Malgré l’autorité du nom de M. Wallace, une affirmation aussi nette ne pouvait manquer de soulever de vives protestations. Toutefois M. Croom Robertson avait émis[1], en s’appuyant sur ces idées, une théorie ingénieuse que nous devons exposer. « Notre monde extérieur (soit réellement perçu, soit représenté par l’imagination) peut être appelé un monde d’impressions visuelles et tactiles, liées et modifiées les unes par les autres, de la manière la plus intime… Toutes les autres sensations, comme celles de l’ouïe, de l’odorat et du goût, ne nous arrivent que d’une manière discontinue et intermittente, tous les objets n’en fournissant pas, et le même objet n’en fournissant pas toujours. Mais, chez un chien, le toucher ne peut coopérer avec la vue, comme il le fait régulièrement chez nous. Chez l’homme, l’organe effectif du toucher, du sens qui s’associe avec la vision, est, en dernier ressort, la main qui réunit le plus haut degré de mobilité et de sensibilité et le chien n’a pas de mains. Ses membres mobiles ne sont point sensitifs à leur extrémité et bien que ses lèvres le soient, comme elles n’ont pas la mobilité active de la main de l’homme, elles ne peuvent fournir que des notions fort limitées. Son toucher étant si défectueux, qu’est-ce donc qui vient, chez le chien, jouer le second rôle après la vue, qui a besoin d’être aidée, ne serait-ce que parce qu’il ne fait pas toujours clair ? Je ne puis m’empêcher de penser que c’est l’odorat, en voyant que, tandis que l’odorat est incontestablement très fin, il a encore sur la surface tactile des lèvres ce grand avantage de pouvoir recevoir des impressions d’objets situés à une certaine distance.

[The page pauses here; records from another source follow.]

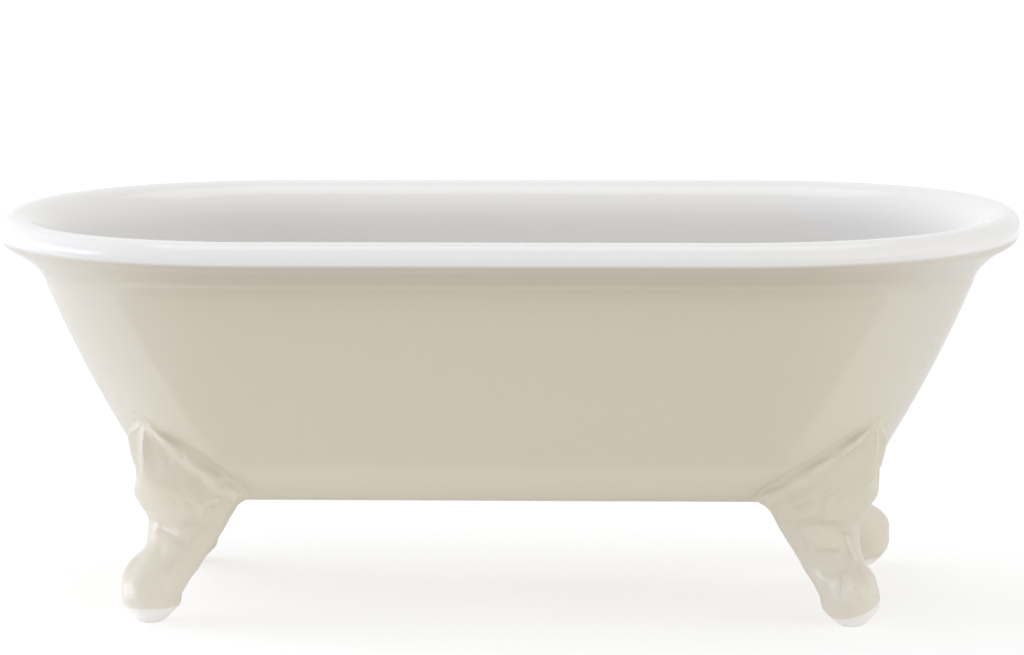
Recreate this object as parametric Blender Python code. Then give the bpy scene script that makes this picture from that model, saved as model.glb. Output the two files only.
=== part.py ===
"""Glazed ceramic soap dish shaped as a double-ended bath on four claw-and-ball feet.

Metres, Z up, the table is z = 0. X runs along the bath and -Y is its front."""

import math

import bmesh
import bpy
import numpy as np

for old in list(bpy.data.objects):
    bpy.data.objects.remove(old, do_unlink=True)

# Bowl, outside
LENGTH = 0.1700             # over the rim, end to end
WIDTH = 0.0772              # over the rim, front to back
HEIGHT = 0.0645             # crest of the rim above the table
UNDERSIDE = 0.0193          # flat underside of the bowl above the table
RIM_RADIUS = 0.0027         # roll of the rim
RIM_UNDERCUT = 60.0         # degrees that the roll turns under
RIM_DROP = 0.0100           # from the crest down to the neck, where the flank begins, at the ends
SIDE_RIM_DROP = 0.0082      # and on the long sides
END_OVERHANG = 0.0072       # of the rim over the neck, at the ends
SIDE_OVERHANG = 0.0059      # and on the long sides
END_LEAN = 0.0181           # of the flank from the neck in to the underside, at the ends
SIDE_LEAN = 0.0053          # and on the long sides
BASE_ROUND = 0.0082         # rounding between flank and underside
FLANK_BULGE = 0.0006        # belly of the flank
RIM_STRAIGHT = 0.0760       # straight run of the long sides at the rim
BASE_STRAIGHT = 0.0860      # and at the underside
END_POWER = 2.16            # 2 is a true ellipse, more is squarer

# Bowl, inside
WALL = 0.0038
FLOOR = 0.0042
FLARE_DROP = 0.0130         # depth of the flare from the crest into the wall
FLARE_SHELF = 0.0045        # how far it runs in before it falls
INNER_ROUND = 0.0080        # rounding between wall and floor

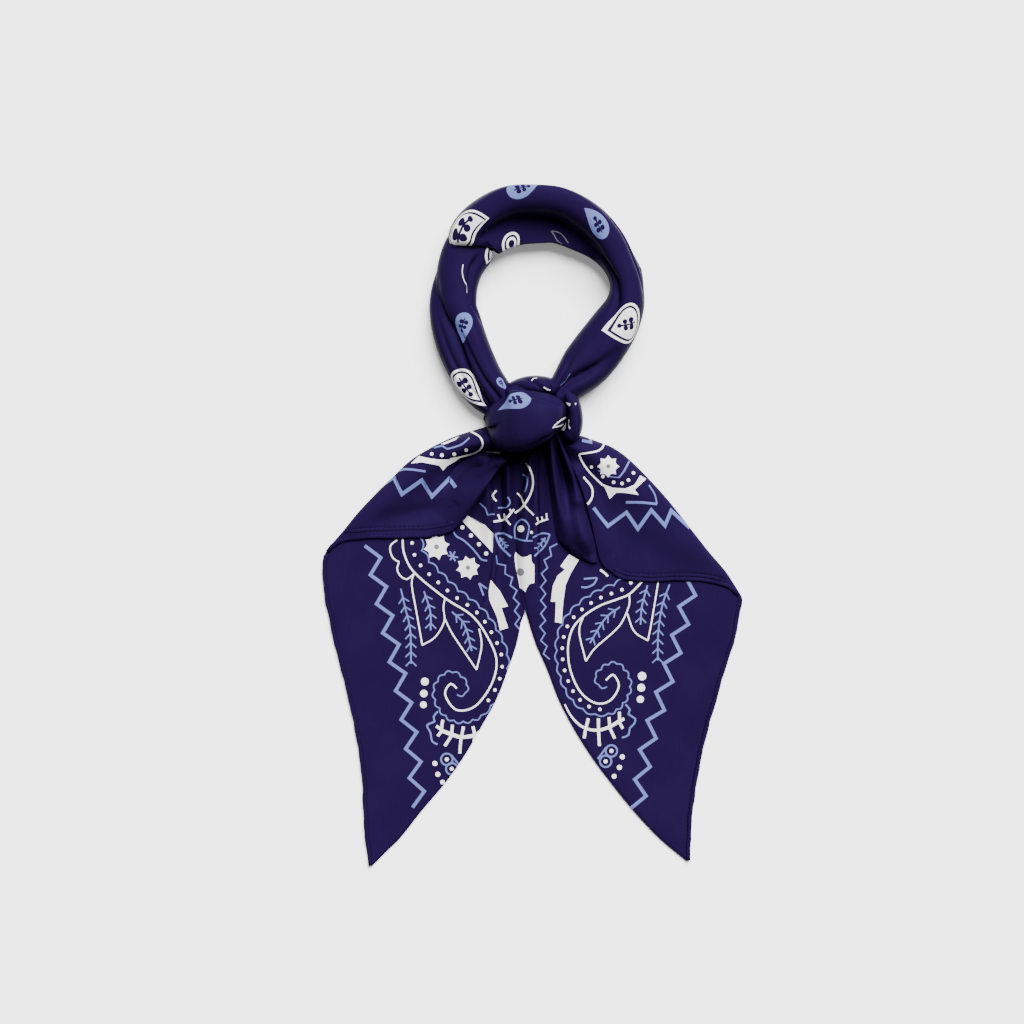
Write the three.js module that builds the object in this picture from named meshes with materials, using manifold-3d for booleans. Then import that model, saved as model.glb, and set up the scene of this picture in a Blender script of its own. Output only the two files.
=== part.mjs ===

Si nous supposons seulement, ce que les faits rendent très probable, que l’odorat du chien est assez fin pour recevoir des sensations de tous les corps sans exception, il n’y a pas besoin d’autre chose pour permettre au psychologue de comprendre que le monde du chien doit être principalement un monde continu d’impressions visuelles et olfactives… Dans ce cas, un chien transporté dans un panier pourrait, à l’aide de l’odorat seulement, retrouver son chemin à peu près comme un homme, les yeux bandés, le retrouve à l’aide du toucher seulement. » Toutefois le professeur Robertson ajoute sage-

  1. The Nature, 27 février 1873, p. 323.